General Keith Alexander, head of the newly created US Cyber Command, also said developing a real-time picture of threats to US military networks and the rules to fight back would be among his priorities.
Alexander, who also heads the National Security Agency, the super secret US surveillance agency, said Pentagon systems are "probed by unauthorized users approximately 250,000 times an hour, over six million times a day."
In his first public remarks since assuming command of Cyber Command two weeks ago, Alexander said the US military "depends on its networks for command and control, communications, intelligence, operations and logistics."
"We at the Department of Defense have more than seven million machines to protect linked-in 15,000 networks," he said in a speech to cybersecurity experts and reporters at the Center for Strategic and International Studies.
The role of US Cyber Command is to "deter, detect and defend against emerging threats against our nation in cyberspace," Alexander said.
"Our nation's interests are in jeopardy," he said citing "tremendous vulnerabilities" and threats from a "growing array of foreign actors, terrorists, criminal groups and individual hackers."
"Cyberspace has become a critical enabler for all elements of national and military power," Alexander said. "Our data must be protected."
The four-star general said distributed denial of service (DDOS) attacks on Estonia and Georgia in 2007 and 2008 were aimed at temporarily shutting down computer networks but new threats have emerged.
"There are hints that some penetrations are targeting systems for remote sabotage," he said. "The potential for sabotage and destruction is now possible and something we must treat very seriously."
Alexander said the military and government needed to increase their ability it see what is happening on computer networks in real-time.
"We have no situational awareness, it's very limited. We do not have a common operating picture for our networks," he said.
"We need real-time situational awareness on our network to see where something bad is happening and take action there at that time," he said. "We must share indications and warning threat data at net speed."
Alexander said more "clear rules of engagement" needed to be established over how to respond to cyberattacks.
"We have to look at it in two different venues - what we're doing in peacetime and in wartime," he said. "Those things that you do in wartime, I think, are going to be different from what you do in peacetime."
A Russian proposal to create a cyberwarfare arms limitation treaty could be "a starting point for international debate" but "at levels above me," he said.
Alexander said effective cybersecurity would involve partnering with the private sector and others.

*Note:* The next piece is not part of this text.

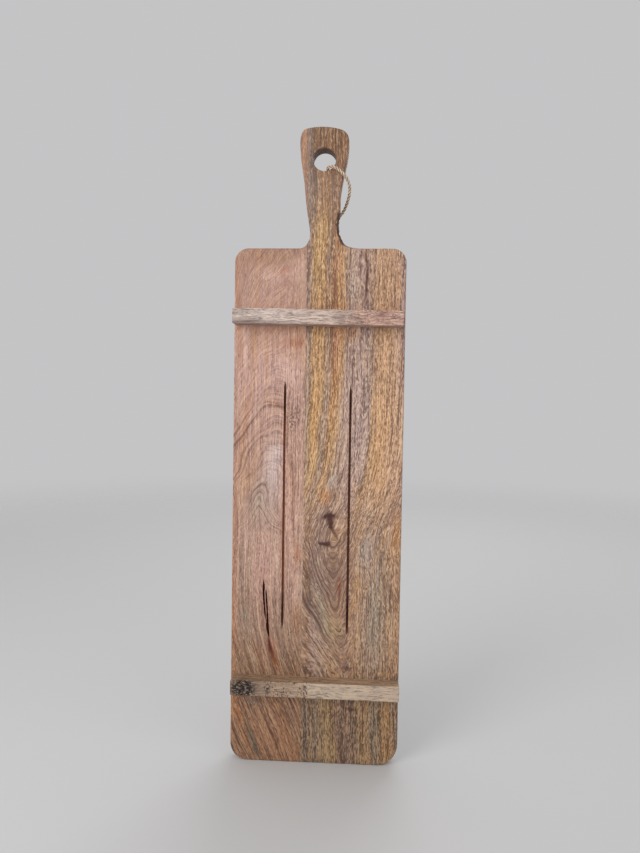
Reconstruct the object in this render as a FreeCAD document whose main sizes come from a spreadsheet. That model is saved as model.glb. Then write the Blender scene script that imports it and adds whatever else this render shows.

"All of us in government recognize that we cannot do this without the help of industry, academia and our allies," he said. "Securing cyberspace is a team sport.
"Securing our networks is not just a (military) issue it is a national security issue with implications for all instruments of national power," he said.
Alexander said the NSA, whose warrantless wiretapping program has been ruled illegal by a US judge, takes civil liberties and privacy "very seriously" and is subject to strict oversight by Congress and the courts.
"My responsibility as director of NSA is to ensure that what we do comports with the law," he said. "Every action that we take we have legal reviews of it all the way up or down.
"It doesn't mean we won't make a mistake," he said.
"The hard part is we can't go out and tell everybody exactly what we do because we give up capability that may be extremely useful in protecting our country and our allies," he said.